## Instructions for the task
Locate the string "parts" throughout the material and copy every line in which it occurs.

## Recorded data
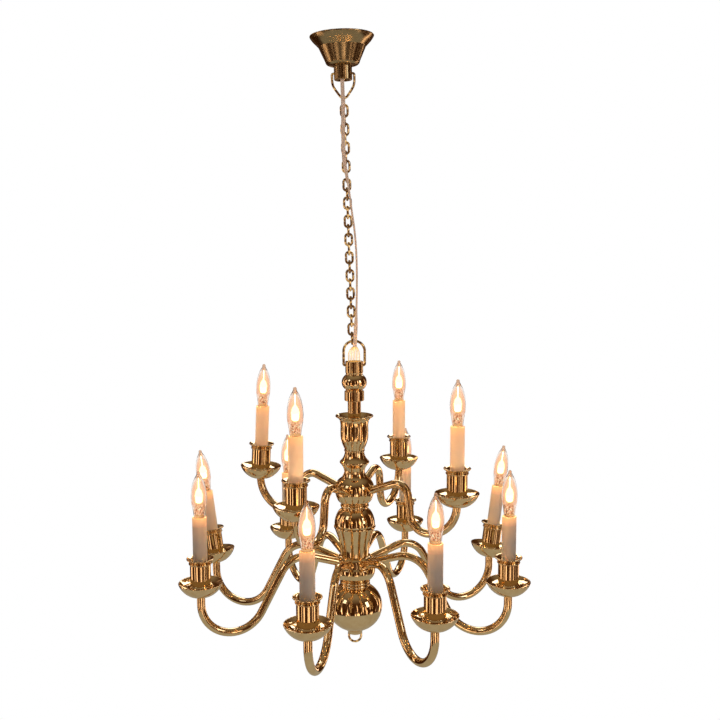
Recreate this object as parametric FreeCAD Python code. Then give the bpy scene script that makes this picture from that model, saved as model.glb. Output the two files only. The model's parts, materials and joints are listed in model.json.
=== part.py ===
import FreeCAD, Part
import math
import os

# Miniature chandelier, millimetres. The origin is the middle of the ceiling face, +Z is up,
# so everything hangs at negative z. The front is -Y. Arms are placed by their angle round the
# stem, counted from the front (-Y) towards +X.

V = FreeCAD.Vector
UP = V(0, 0, 1)
os.makedirs("parts", exist_ok=True)

# Driving dimensions
PLATE_R, PLATE_T = 5.9, 0.35  # plate on the ceiling, inside the canopy
LEAD_HOLE_X, LEAD_HOLE_Y, LEAD_HOLE_R = -1.0, -2.4, 0.7  # the lead's hole in the plate
FLANGE_R = 6.4  # canopy flange
SHELL_TOP_R, SHELL_TOP_Z = 4.75, -2.15  # crease between the canopy's flange and its cone
SHELL_LOW_R, SHELL_LOW_Z = 3.46, -5.0  # bottom of the canopy's cone
NECK_R, NECK_BORE_R = 1.93, 1.3
NECK_TOP_Z, NECK_END_Z = -5.2, -8.7

WIRE_R = 0.225  # wire of the chain links and of the upper bail
STEM_WIRE_R = 0.27  # wire of the lower bail
PLAY = 0.06  # gap between two linked wires
RUN_FIT = 0.07  # radial gap of a bail's wire in its cross hole, and at the sides of its neck
STRAIGHT = 0.001  # straight wire left between two bends that nearly meet
CROSS_REACH = 4  # half the length of the drill that cuts a cross hole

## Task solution
Recreate this object as parametric FreeCAD Python code. Then give the bpy scene script that makes this picture from that model, saved as model.glb. Output the two files only. The model's parts, materials and joints are listed in model.json.
os.makedirs("parts", exist_ok=True)